West Georgia is building a 9,000-seat football stadium — the current Grisham Stadium seats 6,000 — and the ever-growing enrollment is expected to top 11,000 this fall. The athletic facilities building boom is expected by school officials to spur enrollment to 15,000. Those numbers, in turn, are expected to drive the Wolves from Division II to the door of Football Championship Subdivision, formerly I-AA.

In the meantime, it’s Dickey’s charge to make the Wolves competitive again in one of Division II’s top conferences, the Gulf South. Dickey spent last year in private business after six seasons as quarterbacks coach at Florida State University.

“We want to re-establish our identity and gain some respect back among our peers and our competitors,” he said.

Prior to coaching at FSU, Dickey was head coach at Presbyterian College. He posted a 28-15 mark in four seasons before being succeeded by former Georgia Southern defensive coordinator Tommy Spangler.

But the Wolves, as West Georgia’s teams are called now, have suffered mightily the last two seasons. After going 7-4 in 2005, the Wolves were a combined 3-17 in 2006 and 2007.

Dickey went 1-2 against West Georgia during his days as Presbyterian head coach, so he knows the capabilities of the program.

“My perception of West Georgia was a heckuva football team from way back,” he said.

One of his first orders of business after taking over for Mike Ledford — Dickey also brought in a new staff — is re-establishing connections with the state’s high school coaches. His outreach program goes beyond the coaches.

“We have to gather our alumni, the right way, and get them back involved in the program,” he said.

In the situation he’s inherited, Dickey said he’ll have to rely on junior college and four-year college transfers, but he prefers getting high-school signees. He believes the type of institution West Georgia has and the variety of degree programs it offers will help.

“It’s extremely important,” he said. “When they come to school, they develop a sense of pride in it. We’ve got a great place to do that at. We have to go through those things to establish those four-year kids.”

Dickey grew up in college football. His father Doug was coach at Florida and Tennessee, and the younger Dickey quarterbacked the Volunteers to a 35-7 Sugar Bowl upset over heavily-favored Miami in 1986.

But don’t expect the Wolves to run any of the offenses that are all the rage in college football now.
“We’re not a spread offense by any means,” Dickey said. “I’m a little bit old fashioned.

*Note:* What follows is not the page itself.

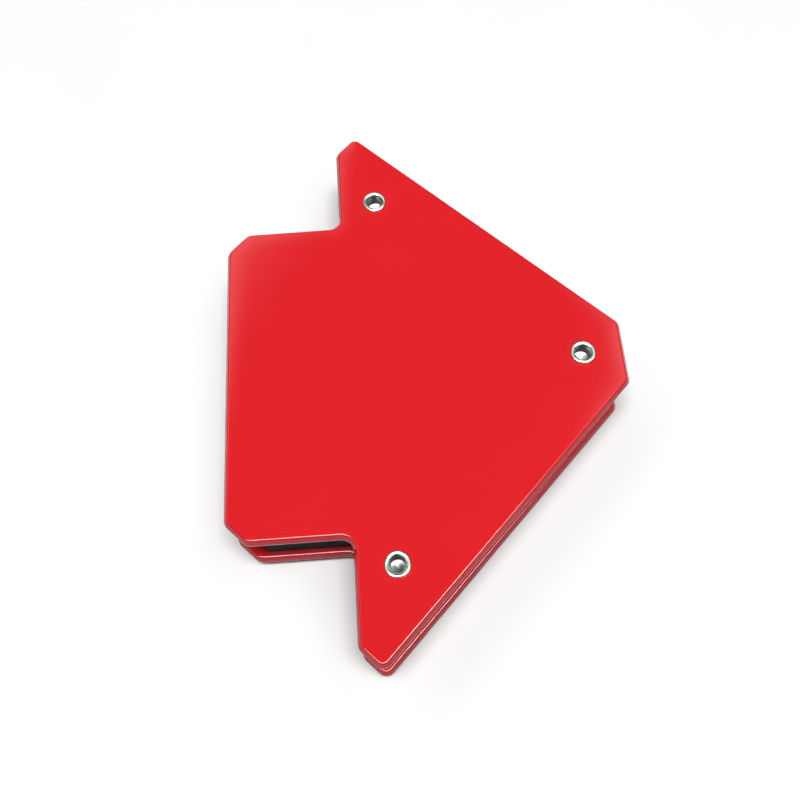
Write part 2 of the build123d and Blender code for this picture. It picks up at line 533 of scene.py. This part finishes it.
def rivet_mesh(name, cx, cy, seed):
    z_top = Z3 + RING_H
    z_cone = z_top - TUBE_DEPTH
    segs = 96
    curl = smooth_curve(
        [(SHANK_R, Z3 - 0.25), (SHANK_R + 0.02, Z3 + 0.01), (RING_R - 0.16, Z3 + 0.02), (RING_R, Z3 + 0.14), (RING_R - 0.06, Z3 + 0.32),
         (RING_R - 0.26, z_top - 0.01), (TUBE_R + 0.26, z_top - 0.05), (TUBE_R + 0.08, z_top - 0.20), (TUBE_R, z_top - 0.45)], 5)
    well = [Vector((TUBE_R, z_top - 0.45 - (TUBE_DEPTH - 0.45) * k / 6)) for k in range(1, 6)]
    well += smooth_curve([(TUBE_R, z_cone + 0.12), (TUBE_R - 0.10, z_cone), (0.62, z_cone - CONE_DEPTH * 0.48), (0.12, z_cone - CONE_DEPTH * 0.93), (0.0, z_cone - CONE_DEPTH)], 4)[:-1]
    head = smooth_curve([(0.05, 0.0), (0.9, 0.0), (1.55, 0.07), (2.15, 0.27), (2.52, 0.60), (2.58, 0.82), (2.45, Z0 + 0.02), (SHANK_R, Z0 + 0.02)], 6)
    prof = [*head, Vector((SHANK_R, Z0 + 0.6)), Vector((SHANK_R, Z0 + 4)), Vector((SHANK_R, Z3 - 1.2)), *curl, *well]
    verts, faces = [], []
    for p in prof:
        ring_zone = max(0.0, min(1.0, (p.y - Z3 + 0.02) / 0.2)) * max(0.0, min(1.0, (p.x - TUBE_R) / 0.3))
        lip = max(0.0, min(1.0, (p.y - (z_top - 0.6)) / 0.3))
        for k in range(segs):
            a = 2 * math.pi * k / segs
            out_zone = max(0.0, min(1.0, (p.x - 1.55) / 0.3)) * ring_zone
            r = p.x + out_zone * wobble(a, seed, ((2, 0.022), (3, 0.018), (5, 0.014), (9, 0.008))) - out_zone * 0.03
            r += lip * (1 - out_zone) * wobble(a, seed + 3, ((2, 0.02), (4, 0.012), (7, 0.008)))
            z = p.y + ring_zone * (wobble(a, seed + 5, ((2, 0.012), (3, 0.010), (6, 0.006))) - 0.025)
            verts.append(((cx + r * math.cos(a)) * MM, (cy + r * math.sin(a)) * MM, max(z, 0.0) * MM))
    rows = len(prof)
    for i in range(rows - 1):
        for k in range(segs):
            m = (k + 1) % segs
            faces.append((i * segs + k, i * segs + m, (i + 1) * segs + m, (i + 1) * segs + k))
    low, high = len(verts), len(verts) + 1
    verts += [(cx * MM, cy * MM, 0.0), (cx * MM, cy * MM, (z_cone - CONE_DEPTH) * MM)]
    for k in range(segs):
        m = (k + 1) % segs
        faces.append((low, m, k))
        faces.append((high, (rows - 1) * segs + k, (rows - 1) * segs + m))
    mesh = bpy.data.meshes.new(name)
    mesh.from_pydata(verts, [], faces)
    mesh.update()
    mesh.polygons.foreach_set("use_smooth", [True] * len(mesh.polygons))
    obj = bpy.data.objects.new(name, mesh)
    scene.collection.objects.link(obj)
    return obj


for i, (key, (x, y)) in enumerate(RIVETS.items()):
    obj = rivet_mesh("rivet_" + key + "_set", x, y, 1.3 + 2.1 * i)
    paint(obj, ZINC)
    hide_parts("rivet_" + key)
    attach(obj, "root")

for node in ("spacer_tip", "spacer_wing_left", "spacer_wing_right"):
    paint(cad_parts[node], STEEL)
for node in ("magnet_stem_left", "magnet_stem_right", "magnet_tip"):
    paint(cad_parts[node], FERRITE)


# ---------------------------------------------------------------------------
# floor, light, camera
# ---------------------------------------------------------------------------
ROOM_BASE, ROOM_LEFT, ROOM_RIGHT = 0.04, 2.00, 2.10
KEY_POWER = 12.55
STRIP_POWER = 45.0
FLOOR = 0.645


def floor():
    n = Nodes("pale_floor")
    tint = n.ramp(n.noise(30.0, 3.0), [(0.3, (FLOOR - 0.006,) * 3), (0.7, (FLOOR + 0.006,) * 3)])
    # the sheet looks pale to its end, but throws less light at the object:
    # its far part counts as a dim room in reflections, and its bounce is weak
    reach = n.tree.nodes.new("ShaderNodeVectorMath")
    reach.operation = "LENGTH"
    n.link(n.coord.outputs["Object"], reach.inputs[0])
    path = n.tree.nodes.new("ShaderNodeLightPath")
    far = n.math("MULTIPLY", n.range(reach.outputs["Value"], 0.10, 0.26, 0.0, 1.0), path.outputs["Is Glossy Ray"])
    dim = n.math("MAXIMUM", n.math("MULTIPLY", far, 0.85), n.math("MULTIPLY", path.outputs["Is Diffuse Ray"], 0.62))
    n.link(n.mix(dim, tint, (0.06, 0.06, 0.06)), n.bsdf.inputs["Base Color"])
    n.set(Roughness=0.85, Specular_IOR_Level=0.1)
    mesh = bpy.data.meshes.new("floor")
    s = 3.0
    mesh.from_pydata([(-s, -s, 0), (s, -s, 0), (s, s, 0), (-s, s, 0)], [], [(0, 1, 2, 3)])
    obj = bpy.data.objects.new("floor", mesh)
    scene.collection.objects.link(obj)
    paint(obj, n.mat)


floor()

world = bpy.data.worlds.new("studio")
scene.world = world
world.use_nodes = True
wt = world.node_tree
bg = wt.nodes["Background"]
tc = wt.nodes.new("ShaderNodeTexCoord")
sep = wt.nodes.new("ShaderNodeSeparateXYZ")
wt.links.new(tc.outputs["Generated"], sep.inputs["Vector"])


def world_ramp(socket, lo, hi, out):
    node = wt.nodes.new("ShaderNodeMapRange")
    node.interpolation_type = "SMOOTHSTEP"
    for name, v in zip(("From Min", "From Max", "To Min", "To Max"), (lo, hi, 0.0, out)):
        node.inputs[name].default_value = v
    wt.links.new(socket, node.inputs["Value"])
    return node.outputs["Result"]


def world_math(op, a, b):
    node = wt.nodes.new("ShaderNodeMath")
    node.operation = op
    for s, v in zip(node.inputs, (a, b)):
        if isinstance(v, (int, float)):
            s.default_value = v
        else:
            wt.links.new(v, s)
    return node.outputs[0]


# the room: dim, with a lighter wall behind on the left and another on the right
toward = world_math("ADD", world_math("MULTIPLY", sep.outputs["X"], -0.75), world_math("MULTIPLY", sep.outputs["Y"], 0.66))
left = world_math("MULTIPLY", world_ramp(toward, 0.43, 0.57, ROOM_LEFT), world_ramp(sep.outputs["Z"], 0.54, 0.70, 1.0))
right_side = world_math("MULTIPLY", world_ramp(sep.outputs["X"], 0.21, 0.37, ROOM_RIGHT), world_ramp(sep.outputs["Z"], 0.66, 0.84, 1.0))
level = world_math("ADD", world_math("ADD", left, right_side), ROOM_BASE)
seen = wt.nodes.new("ShaderNodeLightPath")
shown = wt.nodes.new("ShaderNodeMapRange")
wt.links.new(seen.outputs["Is Camera Ray"], shown.inputs["Value"])
wt.links.new(level, shown.inputs["To Min"])
shown.inputs["To Max"].default_value = 0.88
wt.links.new(shown.outputs["Result"], bg.inputs["Strength"])
bg.inputs["Color"].default_value = (1.0, 1.0, 1.0, 1.0)


def area(name, place, target, size, size_y, power, colour=(1, 1, 1)):
    data = bpy.data.lights.new(name, "AREA")
    data.shape = "RECTANGLE"
    data.size, data.size_y = size, size_y
    data.energy = power
    data.color = colour
    obj = bpy.data.objects.new(name, data)
    scene.collection.objects.link(obj)
    obj.location = place
    obj.rotation_euler = (Vector(target) - Vector(place)).to_track_quat("-Z", "Y").to_euler()
    return obj


# The overhead key lights the object without mirroring in it; the strip in front
# of it is what the gloss mirrors.
key = area("key", (0.0, -0.105, 1.0), (0, 0, 0), 0.57, 0.18, KEY_POWER)
key.visible_glossy = False
strip = area("strip", (0.06, -0.52, 1.0), (0, 0, 0), 1.75, 0.40, STRIP_POWER)
strip.visible_diffuse = False

cam_data = bpy.data.cameras.new("camera")
cam_data.sensor_width = 36.0
cam_data.lens = 38.47
cam_data.clip_start = 0.01
cam = bpy.data.objects.new("camera", cam_data)
scene.collection.objects.link(cam)
right = Vector((0.997451946, -0.065361609, -0.028591515))
down = Vector((-0.071340124, -0.916347691, -0.393976518))
ahead = Vector((-0.000448830, 0.395012367, -0.918675693))
ahead = (ahead - right * (0.5 / 852.8) - down * (0.1 / 852.8)).normalized()
right = (right - ahead * right.dot(ahead)).normalized()
down = ahead.cross(right)
m = Matrix((right, -down, -ahead)).transposed().to_4x4()
m.translation = Vector((-0.003907, -0.054325, 0.126449))
cam.matrix_world = m
scene.camera = cam

scene.view_settings.view_transform = "Standard"
scene.view_settings.look = "None"
scene.view_settings.gamma = 0.9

I believe you have to run the ball to help your defense out. We’re going to be a physical team and establish the run.”

The Gulf South Conference has a television contract with CSS and that, coupled with West Georgia’s commitment, has Dickey excited.

“We’ve got a lot of things going on,” he said. “I love my opportunity. I love my job. I think we’ve got an exciting place at an exciting time at our place with the facilities coming on-line.”